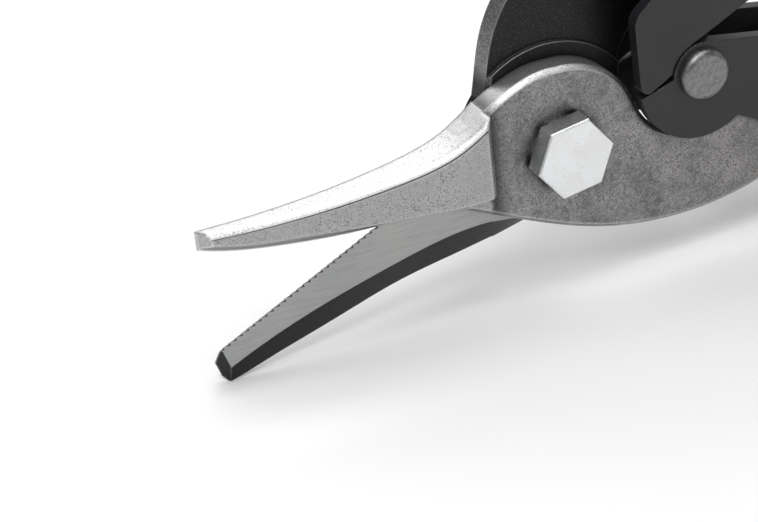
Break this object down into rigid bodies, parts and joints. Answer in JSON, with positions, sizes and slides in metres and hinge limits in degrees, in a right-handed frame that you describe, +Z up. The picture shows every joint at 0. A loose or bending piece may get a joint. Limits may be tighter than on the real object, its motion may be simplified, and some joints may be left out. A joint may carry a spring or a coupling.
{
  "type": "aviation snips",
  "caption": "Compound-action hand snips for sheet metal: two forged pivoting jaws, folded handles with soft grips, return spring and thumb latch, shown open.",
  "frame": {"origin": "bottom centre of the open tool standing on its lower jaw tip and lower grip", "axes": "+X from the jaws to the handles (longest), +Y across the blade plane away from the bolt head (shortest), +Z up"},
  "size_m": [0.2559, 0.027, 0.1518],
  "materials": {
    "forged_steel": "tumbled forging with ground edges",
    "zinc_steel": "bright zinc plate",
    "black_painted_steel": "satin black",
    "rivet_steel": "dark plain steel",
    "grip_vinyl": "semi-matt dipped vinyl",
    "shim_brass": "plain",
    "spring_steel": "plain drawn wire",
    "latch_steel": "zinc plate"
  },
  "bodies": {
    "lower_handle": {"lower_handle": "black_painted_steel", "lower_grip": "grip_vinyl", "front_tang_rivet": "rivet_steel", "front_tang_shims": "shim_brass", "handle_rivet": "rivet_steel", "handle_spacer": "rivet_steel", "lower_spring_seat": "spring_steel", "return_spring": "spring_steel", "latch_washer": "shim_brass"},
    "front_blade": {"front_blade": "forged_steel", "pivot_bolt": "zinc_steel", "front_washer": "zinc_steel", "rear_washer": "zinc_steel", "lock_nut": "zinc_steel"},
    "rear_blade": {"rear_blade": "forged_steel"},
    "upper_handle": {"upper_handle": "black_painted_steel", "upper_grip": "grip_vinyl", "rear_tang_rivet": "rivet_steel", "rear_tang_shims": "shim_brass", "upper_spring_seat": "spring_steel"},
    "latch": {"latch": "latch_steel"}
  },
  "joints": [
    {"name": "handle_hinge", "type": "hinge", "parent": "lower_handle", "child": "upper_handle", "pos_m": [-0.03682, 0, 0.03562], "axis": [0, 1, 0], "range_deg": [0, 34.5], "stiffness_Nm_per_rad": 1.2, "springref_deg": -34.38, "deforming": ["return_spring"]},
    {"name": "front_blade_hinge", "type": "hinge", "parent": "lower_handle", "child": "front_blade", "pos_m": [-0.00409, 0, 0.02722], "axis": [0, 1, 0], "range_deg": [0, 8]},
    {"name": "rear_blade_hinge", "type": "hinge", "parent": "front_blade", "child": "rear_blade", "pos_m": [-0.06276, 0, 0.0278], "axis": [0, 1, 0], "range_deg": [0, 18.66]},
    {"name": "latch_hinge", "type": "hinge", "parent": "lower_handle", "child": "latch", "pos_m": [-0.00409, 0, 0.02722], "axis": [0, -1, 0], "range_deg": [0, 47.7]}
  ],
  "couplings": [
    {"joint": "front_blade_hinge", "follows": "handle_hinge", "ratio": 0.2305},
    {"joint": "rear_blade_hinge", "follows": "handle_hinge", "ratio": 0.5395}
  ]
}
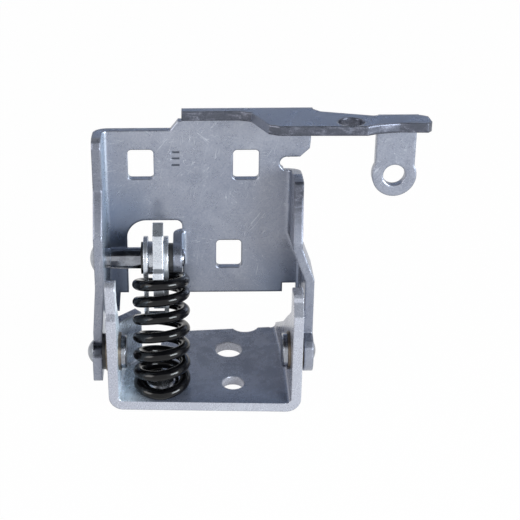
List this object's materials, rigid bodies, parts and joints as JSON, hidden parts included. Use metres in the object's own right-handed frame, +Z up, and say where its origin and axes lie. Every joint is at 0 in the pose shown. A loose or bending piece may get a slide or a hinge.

* * *

**To do:**
Your task is to repeat each line of the material exactly.

**Exercise result:**
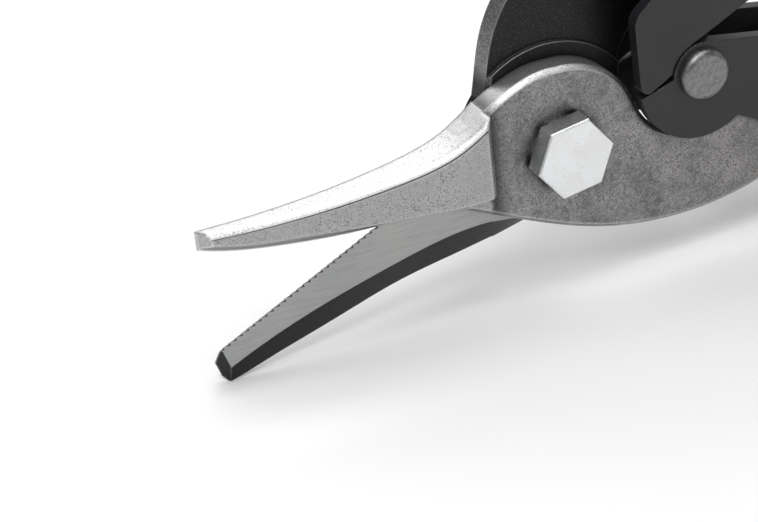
Break this object down into rigid bodies, parts and joints. Answer in JSON, with positions, sizes and slides in metres and hinge limits in degrees, in a right-handed frame that you describe, +Z up. The picture shows every joint at 0. A loose or bending piece may get a joint. Limits may be tighter than on the real object, its motion may be simplified, and some joints may be left out. A joint may carry a spring or a coupling.
{
  "type": "aviation snips",
  "caption": "Compound-action hand snips for sheet metal: two forged pivoting jaws, folded handles with soft grips, return spring and thumb latch, shown open.",
  "frame": {"origin": "bottom centre of the open tool standing on its lower jaw tip and lower grip", "axes": "+X from the jaws to the handles (longest), +Y across the blade plane away from the bolt head (shortest), +Z up"},
  "size_m": [0.2559, 0.027, 0.1518],
  "materials": {
    "forged_steel": "tumbled forging with ground edges",
    "zinc_steel": "bright zinc plate",
    "black_painted_steel": "satin black",
    "rivet_steel": "dark plain steel",
    "grip_vinyl": "semi-matt dipped vinyl",
    "shim_brass": "plain",
    "spring_steel": "plain drawn wire",
    "latch_steel": "zinc plate"
  },
  "bodies": {
    "lower_handle": {"lower_handle": "black_painted_steel", "lower_grip": "grip_vinyl", "front_tang_rivet": "rivet_steel", "front_tang_shims": "shim_brass", "handle_rivet": "rivet_steel", "handle_spacer": "rivet_steel", "lower_spring_seat": "spring_steel", "return_spring": "spring_steel", "latch_washer": "shim_brass"},
    "front_blade": {"front_blade": "forged_steel", "pivot_bolt": "zinc_steel", "front_washer": "zinc_steel", "rear_washer": "zinc_steel", "lock_nut": "zinc_steel"},
    "rear_blade": {"rear_blade": "forged_steel"},
    "upper_handle": {"upper_handle": "black_painted_steel", "upper_grip": "grip_vinyl", "rear_tang_rivet": "rivet_steel", "rear_tang_shims": "shim_brass", "upper_spring_seat": "spring_steel"},
    "latch": {"latch": "latch_steel"}
  },
  "joints": [
    {"name": "handle_hinge", "type": "hinge", "parent": "lower_handle", "child": "upper_handle", "pos_m": [-0.03682, 0, 0.03562], "axis": [0, 1, 0], "range_deg": [0, 34.5], "stiffness_Nm_per_rad": 1.2, "springref_deg": -34.38, "deforming": ["return_spring"]},
    {"name": "front_blade_hinge", "type": "hinge", "parent": "lower_handle", "child": "front_blade", "pos_m": [-0.00409, 0, 0.02722], "axis": [0, 1, 0], "range_deg": [0, 8]},
    {"name": "rear_blade_hinge", "type": "hinge", "parent": "front_blade", "child": "rear_blade", "pos_m": [-0.06276, 0, 0.0278], "axis": [0, 1, 0], "range_deg": [0, 18.66]},
    {"name": "latch_hinge", "type": "hinge", "parent": "lower_handle", "child": "latch", "pos_m": [-0.00409, 0, 0.02722], "axis": [0, -1, 0], "range_deg": [0, 47.7]}
  ],
  "couplings": [
    {"joint": "front_blade_hinge", "follows": "handle_hinge", "ratio": 0.2305},
    {"joint": "rear_blade_hinge", "follows": "handle_hinge", "ratio": 0.5395}
  ]
}
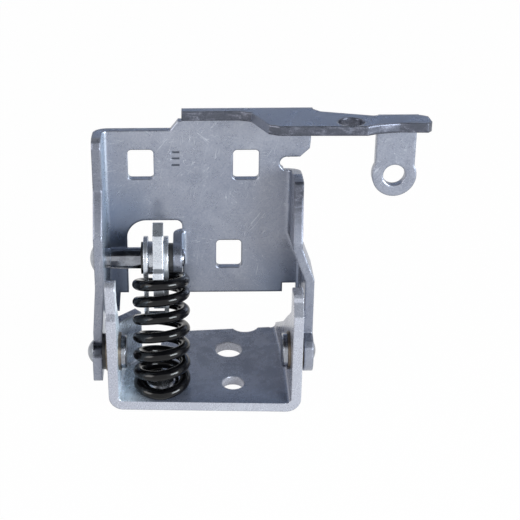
List this object's materials, rigid bodies, parts and joints as JSON, hidden parts included. Use metres in the object's own right-handed frame, +Z up, and say where its origin and axes lie. Every joint is at 0 in the pose shown. A loose or bending piece may get a slide or a hinge.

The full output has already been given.